Euronews: In diesem Sinne gibt es immer noch keine unabhängige Aufsicht und Überwachung des Verhaltens der Parlamentsmitglieder – warum hat die Institution die Reform nicht ernster genommen?

Aiossa: Weil ich befürchte, dass es eine Kultur der Straflosigkeit gibt, die über Jahrzehnte hinweg geschwelt hat und die nach dem Skandal die notwendigen Reformen verhindert hat. Es gibt, wie Sie sagen, keine unabhängige Kontrolle über ihr ethisches Verhalten. Und wenn es zu Verstößen gegen die Regeln kommt, gibt es keine Sanktionen, die verhängt werden, und sie sind nicht stark genug, um als Abschreckung zu dienen. Und diese Kultur wird leider bestehen bleiben, bis einige dieser Reformen umgesetzt sind.

Euronews: Es gibt offensichtlich große Unterschiede, wenn es um Korruption in den Mitgliedstaaten geht. Wie hat sich das in den letzten fünf Jahren entwickelt? Ist dies zu einer echten Bedrohung für die Demokratie geworden?

Aiossa: Ja, Korruption und die Erosion der Rechtsstaatlichkeit sind immer eine Bedrohung für die Demokratie. Und leider, würde ich sagen, haben wir in den letzten zehn Jahren in einigen Mitgliedstaaten einen stetigen Rückgang der Rechtsstaatlichkeit und der Fähigkeit zur Korruptionsbekämpfung erlebt. Ich glaube, dass trotz einiger kürzlicher Verbesserungen eines der Hauptprobleme bei der Bewältigung dieses Problems durch die Kommission darin besteht, dass sie zu ängstlich und zu scheu war, diese Instrumente zur Bewältigung der Situation in den Mitgliedstaaten einzusetzen.

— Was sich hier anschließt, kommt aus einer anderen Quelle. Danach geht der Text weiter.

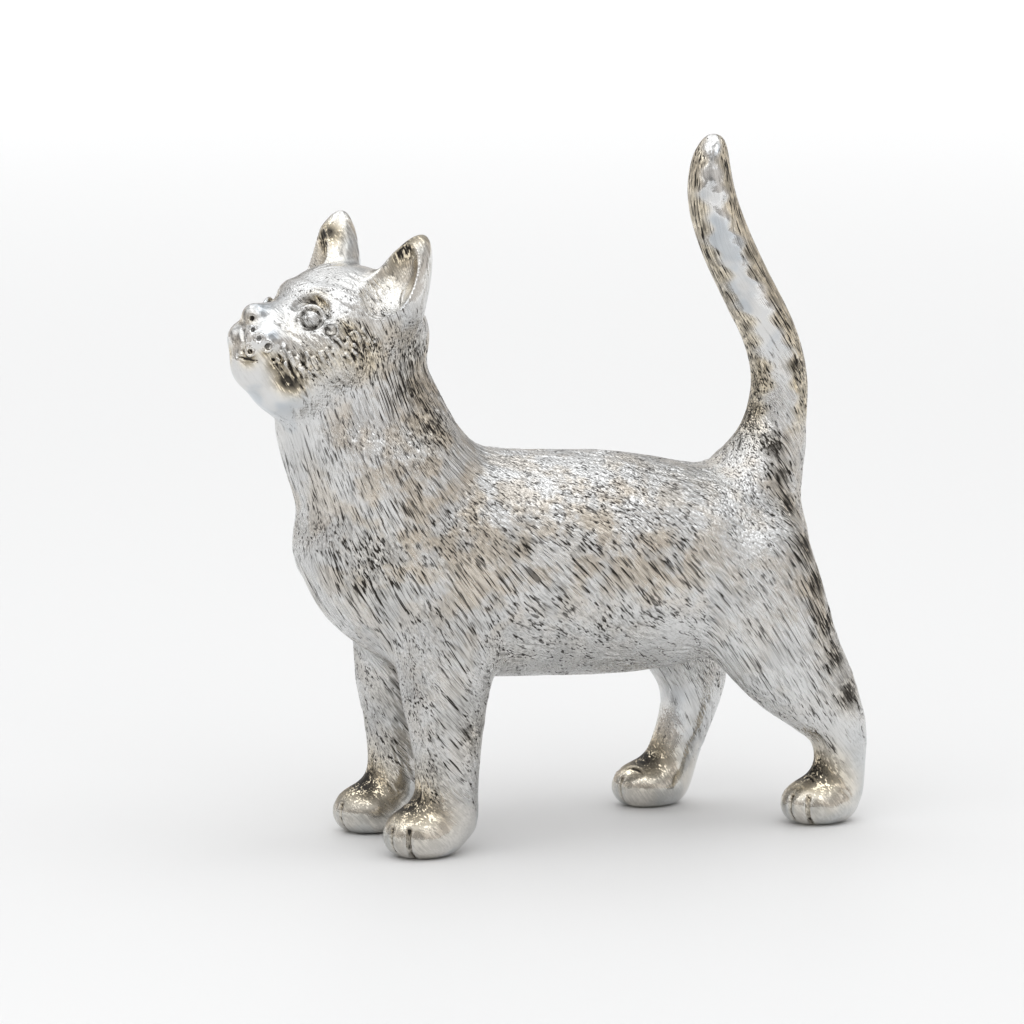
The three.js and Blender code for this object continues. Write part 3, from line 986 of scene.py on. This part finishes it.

Euronews: Ich möchte mit einer positiven Bemerkung schließen: Wie sicher sind Sie, dass die politische Klasse in Europa ihre Lektion gelernt hat?

Aiossa: Ich bin mir leider nicht sicher, ob ich Ihnen diese positive Note mitteilen kann. Ich bin, insbesondere im letzten Jahr, nicht so zuversichtlich, wie ich zu diesem Zeitpunkt sein möchte. Ich glaube einfach nicht, dass zumindest das Parlament die Schwere des Skandals verstanden hat und die Reaktion darauf letztendlich schwach und dürftig war. Und bei der Abstimmung einigte man sich schließlich auf sehr schwache und dürftige Anpassungen der Regeln.

Sie haben die strukturellen Probleme bei unabhängiger Aufsicht oder Sanktionen nicht angegangen. Ich meine, es gibt immer noch Europaabgeordnete, die mit sehr lukrativen Nebenjobs bei Unternehmen herumlaufen, die Lobbyarbeit bei denselben Institutionen betreiben, und sie finden das völlig normal. Und ich denke, dass sie sich selbst und dem Ruf des Parlaments großen Schaden zufügen. Und leider ist in einem Wahljahr vielleicht noch Zeit, das zu ändern. Und ich hoffe, dass sie die nächsten acht Wochen dafür nutzen.